L'ICONOCLASTA

Tagliare le auto blu è positivo ma simbolico, tagliare un po’ di Irpef per i lavoratori e Irap per le imprese è un buon inizio per un programma più ambizioso. Ma ci vuole molto di più. La ricetta per la crescita e l’occupazione richiede un programma di trasformazione pluriennale che comprenda un Jobs Act che riformi il mercato del lavoro in modo radicale e introduca nuovi incentivi fiscali per l’occupazione femminile. E poi una nuova trasparenza, meritocrazia e mobilità nella Pubblica amministrazione. E un piano per abbattere il debito pubblico. E un piano per eliminare gli sprechi nelle Regioni. Infine, non dimentichiamo: l’economia non può rinascere senza regole chiare e una riforma vera della giustizia civile.

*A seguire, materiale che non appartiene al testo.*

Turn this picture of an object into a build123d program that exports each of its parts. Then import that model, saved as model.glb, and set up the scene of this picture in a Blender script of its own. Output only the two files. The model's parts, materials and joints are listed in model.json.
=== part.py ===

19 aprile 2014 – Gli 80 euro arrivano, ma devono essere visti come un punto di partenza e non una fine. Le coperture si troveranno, non solo per questo ma anche per le altre riforme che ci aspettano.

Il cammino di una vera trasformazione dell’economia italiana è lungo, e quindi per Renzi si tratta di una maratona e non di uno sprint di 100 metri. Si tratta di una necessità pluriennale, di una serie di riforme di vasta portata, come ho scritto nel capitolo “La Ricetta” del mio nuovo libro.

Ora, con alcuni gattopardi della sinistra del Pd in agguato, stiamo vedendo le cose in modo più chiaro. Renzi sta mostrando coraggio, energia e un bel menefreghismo davanti ai burocrati. Mi è piaciuto il suo coraggio nello sfidare non solo i megadirigenti della P.A. con il tetto agli stipendi, ma anche i magistrati, che fanno parte della vecchia casta di questo paese.

Alcuni miei colleghi scettici o bersaniani rimangono negativi. Il Gattopardo vive non solo nella politica ma anche, talvolta, nel giornalismo. Ma man mano che si iniziano a tradurre gli annunci in fatti, gli italiani capiranno che per far rinascere questo Paese ci vuole un programma che comprende molti elementi. Gli 80 euro aiutano chi guadagna meno di 1.500 euro al mese. Ma bisogna anche far girare il denaro nell’economia per stimolare la domanda, e il pagamento dei debiti della P.A. alle imprese per 60 o 70 mld quest’anno è doveroso e aiuterà ad agganciare la ripresa, che rimane fragile e debole.

La verità è che svariate riforme dell’economia, dal mercato al lavoro alla burocrazia e passando anche per la riforma della giustizia civile, possono creare le precondizioni per una battaglia contro la disoccupazione. Ma ci vorrà del tempo, anche qualche anno. Ci vorrà, a mio avviso, anche una nuova politica industriale con investimenti pubblici e sgravi fiscali per i privati nei settori strategici come turismo, infrastrutture e banda larga. Ci vorrà un rimodellamento dell’assistenza sociale per garantire più eguaglianza e nuove misure per la tutela della fascia più debole della società. E ci vorrà sicuramente una politica mirata a proseguire con tagli dell’Irap e dell’Irpef anche nei prossimi anni, anche nel 2015 e nel 2016.

Tutto questo suppone una volontà politica, che c’è da parte di Renzi, Ncd, in una parte dell’opposizione, ma non degli sconfitti dell’8 dicembre, che insistono con i loro giochi di potere.

Oggi, un anno fa, è stato un giorno ignobile per la politica, in cui i franchi tiratori del Pd hanno affossato Prodi. Gli stessi franchi tiratori vivono oggi, come gattopardi, nelle votazioni segrete, che si tratti della legge elettorale, dell’abolizione del Senato o del decreto sulle proroghe del tempo determinato.

Chi vuole per l’Italia le riforme di vasta portata deve capire che le forze di conservazione sono fortissime. La resistenza contro le riforme da parte dei gattopardi continua, ed è probabile che tra i conservatori di oggi ci siano anche quegli ultrà del Pd che hanno votato contro Prodi il 19 aprile 2013.

Io comunque rimango cautamente ottimista, anche in un paese che fa enorme fatica a realizzare dei veri cambiamenti. La gente ha capito. Tanti politici no, alcuni sì. Ma diciamo le cose come stanno: se l’Italia vuole sopravvivere nel 21esimo secolo, in un mondo sempre più complesso, deve cambiare davvero.